Quantum-chemical study of the molecular structure of wheat grain mycotoxins

Currently, against the background of global climate change, there is an increasingly active dynamics of the spread of toxin-forming fungi on grain crops and the growth of their secondary metabolites. The scale of pollution is affected by temperature and humidity, which determines the activity of dangerous micromycetes of agricultural crops, which manifests itself when the storage conditions of the crop are violated. Mycotoxins create serious risks for grain crops, as they are the products of the vital activity of mold fungi and can contaminate grain. The content of mycotoxins in agricultural food raw materials, food products and feed is strictly regulated. Mycotoxins have a negative impact on the body of humans and animals. In connection with the problem presented above, the search for and development of innovative methods of disinfection and a more detailed study of mycotoxins at the quantum-chemical level is relevant. The aim of this study was to investigate the geometric parameters, stability, and reactivity of mycotoxin molecules (Aflatoxin B1, Deoxynivalenol (DON), Zearalenone, T-2 toxin) that determine the risks of reducing the quality and safety of wheat grain obtained in extreme weather conditions.

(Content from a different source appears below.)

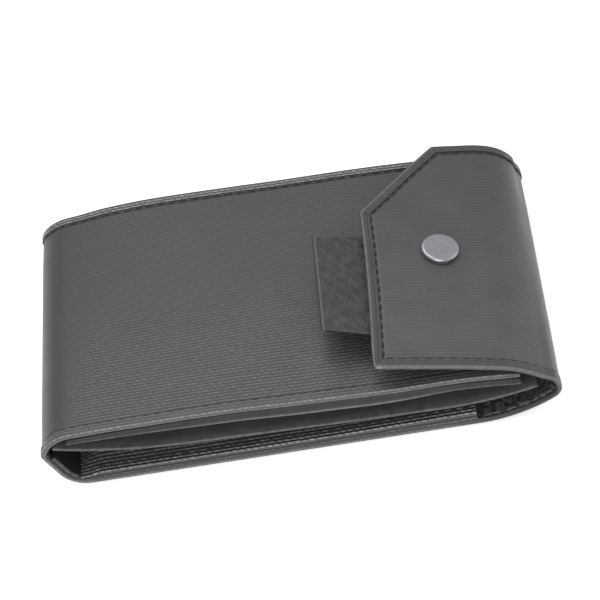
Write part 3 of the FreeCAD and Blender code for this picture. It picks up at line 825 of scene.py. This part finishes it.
def thread_material():
    """Black sewing thread: twisted plies with a little fuzz."""
    shade = Shader("black_thread")
    twist = shade.math("ADD", shade.times(shade.along, 9.0), shade.times(shade.across, 7.0))
    ply = shade.ramp(shade.math("SINE", twist), -1.0, 1.0)
    fuzz = shade.noise(0.12, 2.0)
    colour = shade.mix(ply, (0.006, 0.006, 0.007), (0.028, 0.028, 0.03))
    normal = shade.bump(fuzz, 0.03, 0.5)
    normal = shade.bump(ply, 0.08, 1.0, normal)
    return shade.finish(colour, shade.vary(fuzz, 0.55, 0.75), normal)


def felted_tape():
    """Dark woven tape with a raised, mottled face."""
    shade = Shader("woven_tape")
    loops = shade.add("TexVoronoi", {"Vector": shade.place, "Scale": 0.9}, feature="F1")
    fibre = shade.noise(0.4, 4.0, 0.7)
    clumps = shade.noise(1.5, 3.0)
    colour = shade.mix(shade.ramp(clumps, 0.4, 0.62), (0.008, 0.008, 0.009), (0.07, 0.07, 0.075))
    colour = shade.scale_colour(colour, shade.vary(fibre, 0.5, 1.35))
    normal = shade.bump(fibre, 0.25, 0.8)
    normal = shade.bump(loops, 0.3, 0.7, normal)
    return shade.finish(colour, shade.vary(fibre, 0.7, 0.95), normal)


def leather():
    """Dark pebbled leather: a painted highlight along its free end, painted shadow at its very
    end.
    """
    shade = Shader("tab_leather")
    cells = {"Vector": shade.place, "Scale": 1.1, "Smoothness": 0.4}
    pebbles = shade.add("TexVoronoi", cells, feature="SMOOTH_F1")
    creases = shade.noise(1.7, 4.0, 0.6)
    patches = shade.ramp(shade.noise(3.4, 2.0), 0.35, 0.68)
    colour = shade.mix(patches, (0.016, 0.016, 0.017), (0.032, 0.032, 0.033))
    colour = shade.scale_colour(colour, shade.ramp(creases, 0.35, 0.65, 0.8, 1.16))
    patchy = shade.ramp(creases, 0.2, 0.6, 0.25, 0.5)
    # painted highlight along the tab's free end
    highlight_share = shade.times(shade.ramp(shade.along, 1.3, 0.8), patchy)
    colour = shade.mix(highlight_share, colour, (0.13, 0.13, 0.132))
    # painted shadow at the very end of the tab
    colour = shade.scale_colour(colour, shade.ramp(shade.along, 0.65, 0.35, 1.0, 0.25))
    normal = shade.bump(pebbles, -0.12, 0.6)
    normal = shade.bump(creases, 0.3, 0.7, normal)
    return shade.finish(colour, shade.vary(creases, 0.38, 0.6), normal)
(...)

The mycotoxin study took into account such indicators as total energy, the energy of HOMO and LUMO molecular orbitals, Homo-LUMO gap, electron repulsion energy, vibration frequencies of IR spectra, and electrostatic potential maps. Quantum-chemical calculations generated a data array that will be useful for further studying the interaction of mycotoxins with wheat grain proteins. Thus, quantum-chemical methods open up new opportunities for studying mycotoxins and their properties through the use of quantum mechanics principles.